Thursday, September 10, 2020

From the Party of Science, and Riots

David Middleton at  WUWT: BLM “Cancels” Charles Darwin?

Natural History Museum to review potentially ‘offensive’ Charles Darwin collection
An internal review in the wake of the Black Lives Matter protests has led to an audit into some rooms and items


By Craig Simpson, 5 September 2020 • 7:00pm
The Natural History Museum will become the latest institution to review it’s collections after an audit warned its Charles Darwin exhibitions could be seen as “offensive”. An internal review, sanctioned in the wake of the Black Lives Matter protests, has led to an audit into some rooms, statues, and collected items that could potentially cause offence.
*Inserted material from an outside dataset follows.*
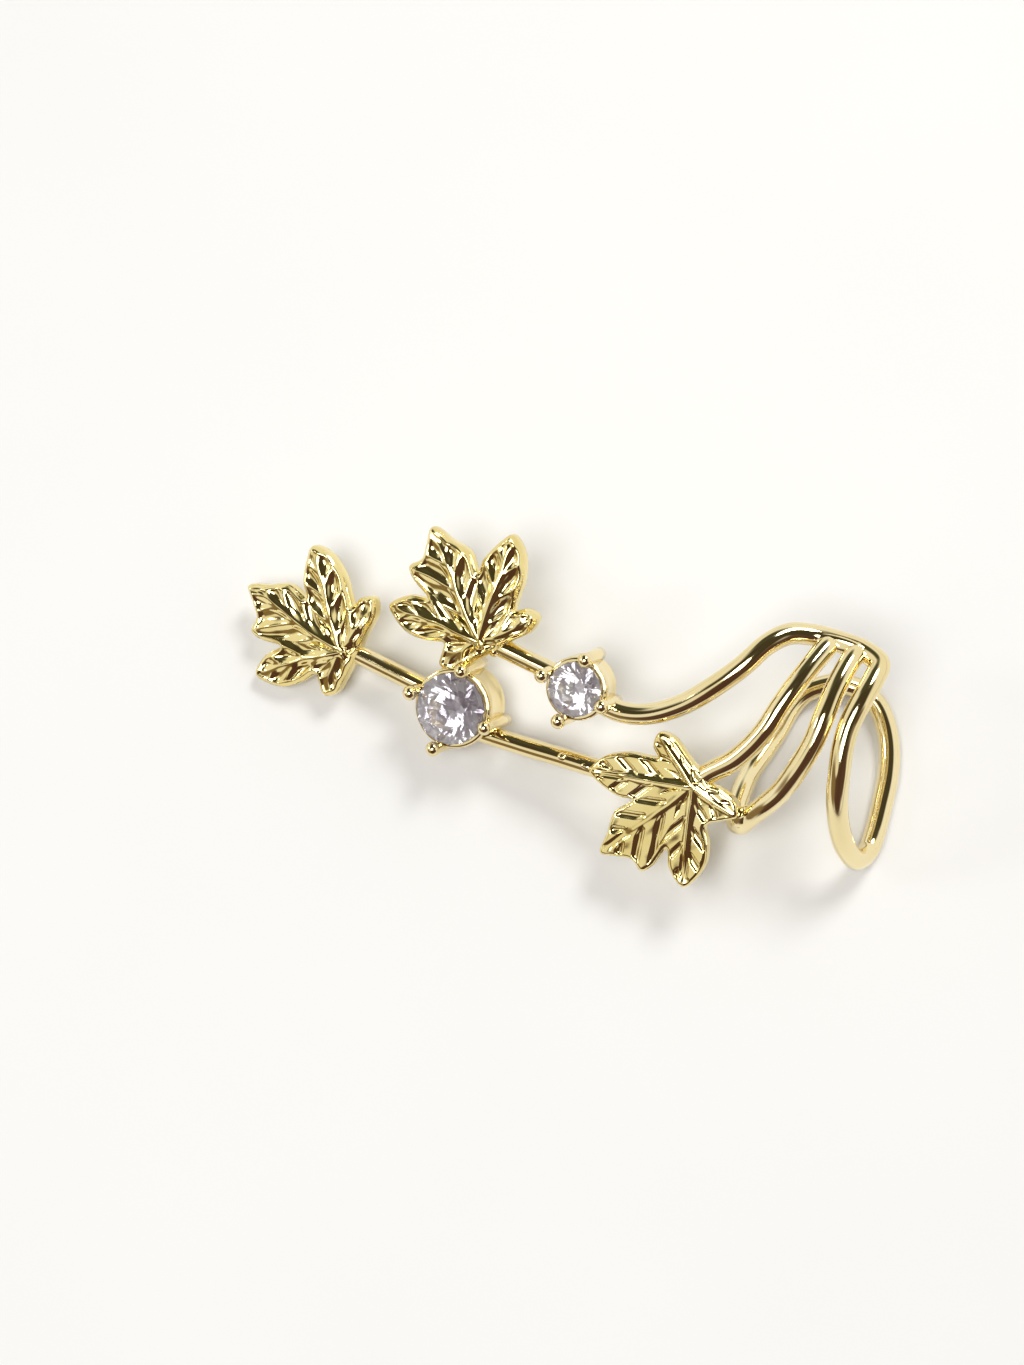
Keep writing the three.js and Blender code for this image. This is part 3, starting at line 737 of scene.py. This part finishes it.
studioRoom()


# each lamp's direction from the cuff, distance and width in metres, power in watts, and colour
lamps = {
    "ceilingLight": ((-0.15, -0.22, 0.96), 0.3, 0.155, 0.5, (1.0, 1.0, 1.0)),
    "windowLight": ((0.34, 0.56, 0.76), 0.3, 0.10, 0.38, (1.0, 0.99, 0.96)),
    "sideLight": ((-0.80, 0.10, 0.58), 0.3, 0.05, 0.07, (1.0, 1.0, 1.0))}


def softLight(name, direction, distance, size, power, colour):
    # a round lamp at its distance that faces the cuff
    lamp = bpy.data.lights.new(name, "AREA")
    lamp.shape = "DISK"
    lamp.size, lamp.energy, lamp.color = size, power, colour
    light = bpy.data.objects.new(name, lamp)
    way = unit(np.array(direction, float))
    light.location = tuple(way * distance)
    light.rotation_euler = Vector(way).to_track_quat("Z", "Y").to_euler()
    bpy.context.scene.collection.objects.link(light)


for lampName, lampRow in lamps.items():
    softLight(lampName, *lampRow)

# the camera's place and directions in the cuff's own frame, in mm, the focal length as a share of
# the picture's width, and the width of the film in mm
view = {
    "place": (44.24, 19.04, 110.57), "right": (0.9386, 0, -0.345), "back": (0.3413, 0.1460, 0.9286),
    "focalShare": 2200 / 1024, "sensor": 36.0, "clip": (0.005, 20)}


def photoCamera():
    # right is squared with back, and up follows from both
    lens = bpy.data.cameras.new("photoCamera")
    lens.sensor_fit, lens.sensor_width = "HORIZONTAL", view["sensor"]
    lens.lens = view["focalShare"] * view["sensor"]
    lens.clip_start, lens.clip_end = view["clip"]
    camera = bpy.data.objects.new("photoCamera", lens)
    back = unit(turnToRest @ np.array(view["back"]))
    right = turnToRest @ np.array(view["right"])
    right = unit(right - back * (right @ back))
    up = np.cross(back, right)
    place = toModel([view["place"]])[0]
    rows = [(*row, p) for row, p in zip(np.stack([right, up, back], axis=1), place)]
    camera.matrix_world = Matrix([*rows, (0, 0, 0, 1)])
    bpy.context.scene.collection.objects.link(camera)
    bpy.context.scene.camera = camera


photoCamera()
bpy.context.scene.view_settings.view_transform = "Standard"
print("table, light and camera set")

bpy.context.view_layer.update()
It warns that collections which some may find “problematic” could include specimens gathered by Darwin, whose voyage to the Galapagos Island on HMS Beagle was cited by a curator as one of Britain’s many “colonialist scientific expeditions”.
Museum bosses are now desperately seeking to address what some staff believe are “legacies of colonies, slavery and empire” by potentially renaming, relabelling, or removing these traces in the institution.
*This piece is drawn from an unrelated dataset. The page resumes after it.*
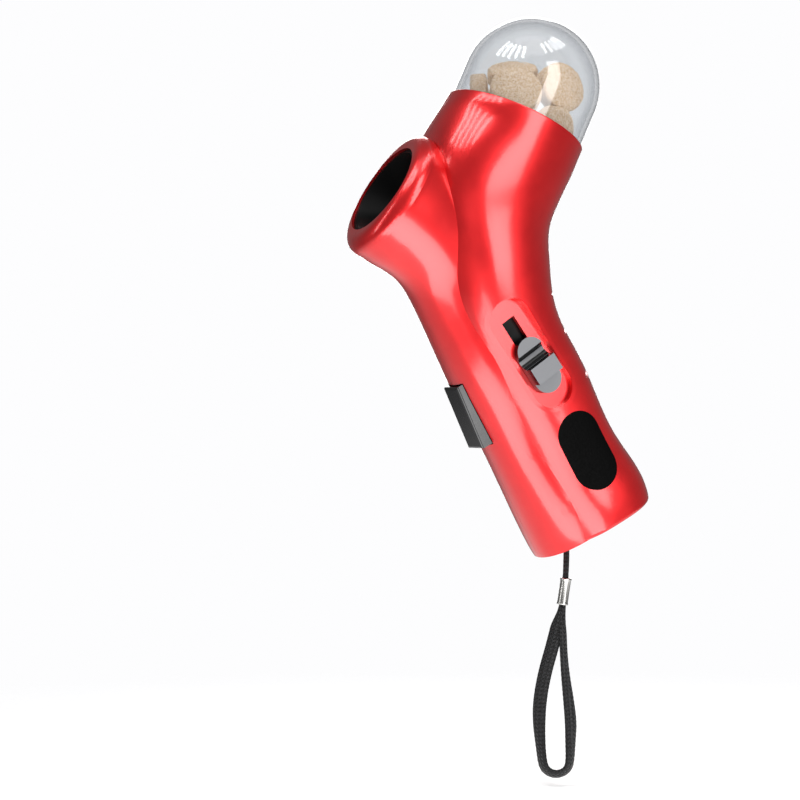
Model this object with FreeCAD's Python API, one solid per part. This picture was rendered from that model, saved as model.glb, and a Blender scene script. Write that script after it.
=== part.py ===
"""A hand-held push button treat dispenser: a two-shell moulded body shaped like a bent Y.

Frame: X-Z is the plane of symmetry, -X is the side that treats fly to, +Z is up, millimetres.
The origin is the middle of the hand grip. The handle leans forward, the treat dome leans back
and the launch barrel points up and forward out of a flared muzzle. The wrist strap hangs down.
"""
import FreeCAD
import Part

import math
import os

from FreeCAD import Rotation, Vector

# ---------------------------------------------------------------- driving dimensions, millimetres
WALL = 2.2                      # moulded shell wall
RUN_GAP = 0.3                   # air between pieces that move past each other
SEAT_GAP = 0.1                  # air between pieces that are seated together

HANDLE_LEAN = 28.9              # degrees from vertical, top forward
DOME_LEAN = 24.8                # degrees from vertical, top backward
BARREL_LEAN = 35.0              # degrees from vertical, muzzle forward
MUZZLE_TILT = 31.8              # degrees the muzzle's face normal rises above horizontal

TUBE_BACK = 4.0                 # main tube's axis behind the grip axis
TUBE_DEPTH = 19.0               # half depth of the main tube along the handle
TUBE_WIDTH = 20.0               # half width of the main tube along the handle
WAIST_DEPTH = 22.5              # half depth at the bend
WAIST_WIDTH = 22.5              # half width at the bend
COLLAR_RADIUS = 26.2            # outside of the collar that takes the dome
COLLAR_STRAIGHT = 11.0          # straight stretch below the collar's rim
BEND_RADIUS = 78.0              # radius of the main tube's bend
BEND_START = 37.3               # where the bend starts, along the handle from the grip
HANDLE_DOWN = 36.0              # handle below the grip centre

FRONT_AHEAD = 7.0               # front body's axis ahead of the grip axis
FRONT_DEPTH = 16.0              # half depth of the front body along the handle
FRONT_WIDTH = 15.5              # half width of the front body along the handle
MUZZLE_RADIUS = 24.6            # half height of the muzzle, behind its rounded lip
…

The executive board told staff in documents seen by The Sunday Telegraph that “in light of Black Lives Matter and the recent anti-racist demonstrations around the world” the museum would undertake a review of existing room names and “whether any statues (or collections) or could potentially cause offence”
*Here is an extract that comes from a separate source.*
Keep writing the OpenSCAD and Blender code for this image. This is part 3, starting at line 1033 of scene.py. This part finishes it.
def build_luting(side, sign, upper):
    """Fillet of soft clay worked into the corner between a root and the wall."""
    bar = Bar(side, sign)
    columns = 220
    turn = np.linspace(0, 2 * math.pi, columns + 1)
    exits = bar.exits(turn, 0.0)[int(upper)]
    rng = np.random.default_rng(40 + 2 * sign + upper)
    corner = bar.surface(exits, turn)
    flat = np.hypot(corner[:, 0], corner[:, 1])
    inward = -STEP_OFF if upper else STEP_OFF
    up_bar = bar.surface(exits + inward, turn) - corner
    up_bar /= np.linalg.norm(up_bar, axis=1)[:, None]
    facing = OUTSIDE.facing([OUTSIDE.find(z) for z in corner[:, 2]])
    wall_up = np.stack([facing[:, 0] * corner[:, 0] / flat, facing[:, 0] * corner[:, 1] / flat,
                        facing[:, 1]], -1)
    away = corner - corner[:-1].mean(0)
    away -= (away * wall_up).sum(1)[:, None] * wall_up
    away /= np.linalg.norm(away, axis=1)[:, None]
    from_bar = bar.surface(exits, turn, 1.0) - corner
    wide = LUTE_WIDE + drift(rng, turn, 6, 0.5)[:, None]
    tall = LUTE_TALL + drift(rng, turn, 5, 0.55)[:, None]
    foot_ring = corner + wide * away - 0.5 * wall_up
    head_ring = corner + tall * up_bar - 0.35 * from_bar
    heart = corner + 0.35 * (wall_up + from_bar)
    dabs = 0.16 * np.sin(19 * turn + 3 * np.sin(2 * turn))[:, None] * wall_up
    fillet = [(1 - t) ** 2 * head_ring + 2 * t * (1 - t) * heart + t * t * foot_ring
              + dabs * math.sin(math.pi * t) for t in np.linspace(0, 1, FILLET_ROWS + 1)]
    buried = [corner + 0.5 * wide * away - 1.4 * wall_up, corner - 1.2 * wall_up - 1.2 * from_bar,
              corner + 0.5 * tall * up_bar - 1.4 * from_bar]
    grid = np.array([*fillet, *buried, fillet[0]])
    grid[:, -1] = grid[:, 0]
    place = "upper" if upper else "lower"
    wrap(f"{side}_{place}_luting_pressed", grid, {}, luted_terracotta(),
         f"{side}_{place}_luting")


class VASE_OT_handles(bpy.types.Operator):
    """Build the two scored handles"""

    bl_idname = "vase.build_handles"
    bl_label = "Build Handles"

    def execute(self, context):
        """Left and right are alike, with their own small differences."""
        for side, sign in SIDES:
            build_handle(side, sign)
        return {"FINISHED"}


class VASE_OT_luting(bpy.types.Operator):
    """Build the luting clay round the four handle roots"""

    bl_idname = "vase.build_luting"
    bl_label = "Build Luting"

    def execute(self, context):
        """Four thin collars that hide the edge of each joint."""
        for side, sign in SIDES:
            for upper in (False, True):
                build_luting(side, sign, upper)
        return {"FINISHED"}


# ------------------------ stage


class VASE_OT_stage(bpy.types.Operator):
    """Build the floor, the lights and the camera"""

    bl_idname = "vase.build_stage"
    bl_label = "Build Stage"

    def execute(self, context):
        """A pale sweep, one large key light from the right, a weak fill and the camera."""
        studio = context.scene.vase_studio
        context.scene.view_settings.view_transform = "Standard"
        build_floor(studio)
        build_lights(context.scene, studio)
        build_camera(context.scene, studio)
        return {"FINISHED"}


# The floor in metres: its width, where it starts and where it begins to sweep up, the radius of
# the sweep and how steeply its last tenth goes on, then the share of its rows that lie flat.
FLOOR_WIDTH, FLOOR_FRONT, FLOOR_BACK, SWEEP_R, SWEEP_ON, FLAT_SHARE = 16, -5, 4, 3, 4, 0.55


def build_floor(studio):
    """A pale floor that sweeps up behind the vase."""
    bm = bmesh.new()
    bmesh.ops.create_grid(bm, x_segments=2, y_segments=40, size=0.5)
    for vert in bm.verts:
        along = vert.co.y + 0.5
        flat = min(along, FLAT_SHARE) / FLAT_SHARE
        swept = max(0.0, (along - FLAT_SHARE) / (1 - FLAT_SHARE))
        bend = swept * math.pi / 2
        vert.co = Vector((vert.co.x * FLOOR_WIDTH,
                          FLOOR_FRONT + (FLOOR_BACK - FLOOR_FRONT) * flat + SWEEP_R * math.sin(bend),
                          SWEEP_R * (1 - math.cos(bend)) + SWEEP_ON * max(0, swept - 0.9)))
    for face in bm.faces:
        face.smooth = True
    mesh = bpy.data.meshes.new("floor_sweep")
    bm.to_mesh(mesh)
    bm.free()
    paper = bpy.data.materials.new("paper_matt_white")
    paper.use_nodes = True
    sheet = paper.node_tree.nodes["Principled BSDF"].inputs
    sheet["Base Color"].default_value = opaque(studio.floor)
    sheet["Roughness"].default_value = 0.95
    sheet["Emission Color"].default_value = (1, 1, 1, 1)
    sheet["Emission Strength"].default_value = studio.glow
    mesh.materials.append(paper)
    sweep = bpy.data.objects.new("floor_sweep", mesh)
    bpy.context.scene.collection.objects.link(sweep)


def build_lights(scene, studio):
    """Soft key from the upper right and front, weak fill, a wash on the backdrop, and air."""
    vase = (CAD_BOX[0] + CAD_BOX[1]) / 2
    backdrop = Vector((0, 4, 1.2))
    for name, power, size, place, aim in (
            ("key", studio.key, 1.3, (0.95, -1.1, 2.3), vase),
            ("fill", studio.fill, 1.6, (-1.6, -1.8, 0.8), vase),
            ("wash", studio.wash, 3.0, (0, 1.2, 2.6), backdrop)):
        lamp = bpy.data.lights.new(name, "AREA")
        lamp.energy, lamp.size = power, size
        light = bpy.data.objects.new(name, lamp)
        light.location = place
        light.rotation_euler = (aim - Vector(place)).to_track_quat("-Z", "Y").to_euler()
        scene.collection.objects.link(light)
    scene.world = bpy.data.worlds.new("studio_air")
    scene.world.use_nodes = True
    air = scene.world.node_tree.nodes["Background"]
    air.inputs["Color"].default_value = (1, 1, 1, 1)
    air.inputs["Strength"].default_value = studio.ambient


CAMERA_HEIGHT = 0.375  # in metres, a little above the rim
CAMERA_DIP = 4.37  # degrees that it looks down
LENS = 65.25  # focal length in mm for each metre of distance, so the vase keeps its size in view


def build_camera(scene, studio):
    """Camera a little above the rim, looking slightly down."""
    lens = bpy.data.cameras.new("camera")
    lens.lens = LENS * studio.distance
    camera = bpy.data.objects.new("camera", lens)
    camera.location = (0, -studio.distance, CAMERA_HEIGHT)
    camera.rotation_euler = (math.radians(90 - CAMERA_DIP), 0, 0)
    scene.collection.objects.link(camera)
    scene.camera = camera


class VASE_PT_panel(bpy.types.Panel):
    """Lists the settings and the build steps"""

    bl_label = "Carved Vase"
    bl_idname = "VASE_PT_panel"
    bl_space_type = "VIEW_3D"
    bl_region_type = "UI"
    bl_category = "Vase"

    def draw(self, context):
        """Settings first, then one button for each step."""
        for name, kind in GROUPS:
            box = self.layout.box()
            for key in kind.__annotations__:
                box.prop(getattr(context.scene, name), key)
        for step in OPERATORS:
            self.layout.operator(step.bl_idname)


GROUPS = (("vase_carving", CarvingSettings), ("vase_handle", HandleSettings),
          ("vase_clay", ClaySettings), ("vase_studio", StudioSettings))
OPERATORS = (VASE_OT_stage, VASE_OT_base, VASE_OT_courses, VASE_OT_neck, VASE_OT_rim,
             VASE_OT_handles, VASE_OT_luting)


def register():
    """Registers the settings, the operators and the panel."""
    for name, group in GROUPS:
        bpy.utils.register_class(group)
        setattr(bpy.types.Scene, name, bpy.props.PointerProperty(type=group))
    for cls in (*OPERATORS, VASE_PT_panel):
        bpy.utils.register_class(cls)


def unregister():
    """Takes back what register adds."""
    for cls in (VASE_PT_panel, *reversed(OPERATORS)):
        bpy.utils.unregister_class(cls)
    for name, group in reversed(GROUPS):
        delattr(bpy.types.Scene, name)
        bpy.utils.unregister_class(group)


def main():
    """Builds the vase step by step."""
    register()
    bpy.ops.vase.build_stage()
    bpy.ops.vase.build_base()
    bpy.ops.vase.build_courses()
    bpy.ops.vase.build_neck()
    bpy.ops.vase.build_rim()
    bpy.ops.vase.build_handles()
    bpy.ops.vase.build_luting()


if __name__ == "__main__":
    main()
One of the institution’s directors said in internal documents that new action taken to address these issues would alter “the use and display of our collections and public spaces”.
An example of the new thinking to address perceived imperial connections to science was a paper penned by a curator and shared with staff, which claimed “science, racism, and colonial power were inherently entwined”.
The work further argues that “museums were put in place to legitimise a racist ideology”, that “covert racism exists in the gaps between the displays”, and as a result collections need to be decolonised.
The ceiling of the grand Hintze Hall, where Hope the blue whale’s skeleton hangs, could also be problematic for staff.
The painted ceiling contains visual depictions of plants “like cotton, tea and tobacco” which were “the plants that fuelled the British Empire’s economy”, according to the paper shared with staff in the wake of Black Lives Matter protests.